Huggins is particularly insightful on racehorse breeding and ownership. Observing that “the Civil War’s damage to British breeding stock created a perceived need to ‘reinvigorate’ British military and riding horses,” for example, he shows how 18th-century foundational stallions and mares met a functional need while adding symbolic value. He connects (as have others) the aristocracy’s parallel obsessions with both equine and human bloodlines: “belief in the superior breeding of their horses became linked to belief in their own superior breeding.” As a result, Huggins argues, the thoroughbred became “a powerful cultural icon within the British imagination,” and the self-styled “British creation” of the thoroughbred “helped to sustain the wider belief in British superiority through the war with France and the loss of America.”

Written by academic historians for academic historians, these two books focus on social and cultural history and some roles of the horse in it, rather than on the horse and the history, for example, of its training or riding. As I hope to have shown, though, they offer much of interest to equine enthusiasts, whether “professional” historians or not.

[1] Edwards’s books include, among others, The Horse Trade of Tudor and Stuart England (1988), Horse and Man in Early Modern England (2007), and, as editor, The Horse as Cultural Icon: The Real and the Symbolic Horse in the Early Modern World (2012). Huggins’s include Kings of the Moor: Yorkshire Racehorse Trainers 1760-1900 (1991), Flat Racing and British Society 1790-1914 (2000), and Horse Racing and the British 1919-1945 (2003).

[2] This William Cavendish is not the great horseman, William Cavendish, First Duke of Newcastle (1592-1676), but the latter’s uncle.

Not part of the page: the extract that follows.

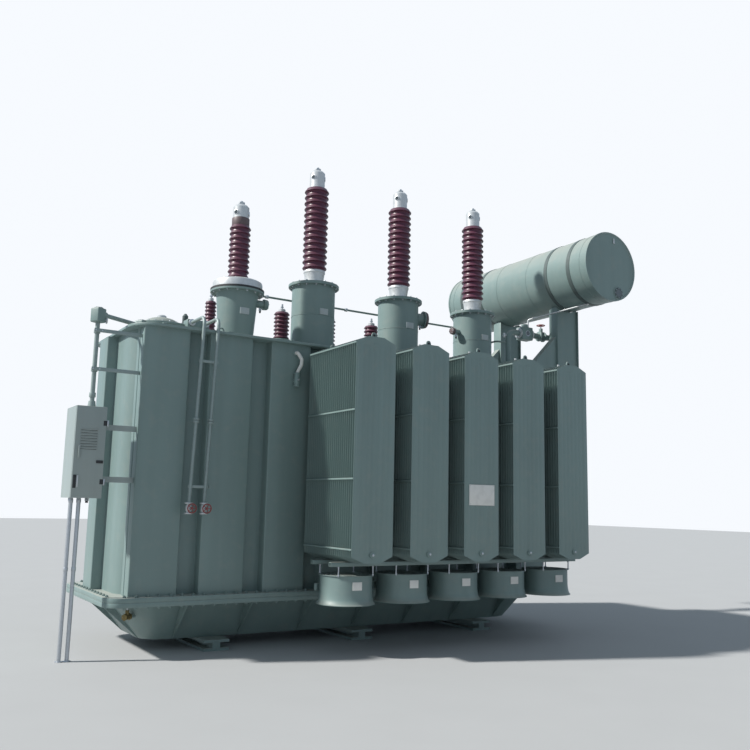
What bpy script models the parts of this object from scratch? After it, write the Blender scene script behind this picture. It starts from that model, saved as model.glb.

Newcastle was the author of La méthode nouvelle et Invention extraordinaire de dresser les chevaux (1658), translated as A General System of Horsemanship (1743).

[3] “Unfortunately,” Edwards notes, “the absence of receipt ledgers detailing Cavendish’s income means that it is impossible to discern whether his stud made money or not.” Edwards must base his inferences about the success of Cavendish’s stud on disbursements only, since he has no record of receipts.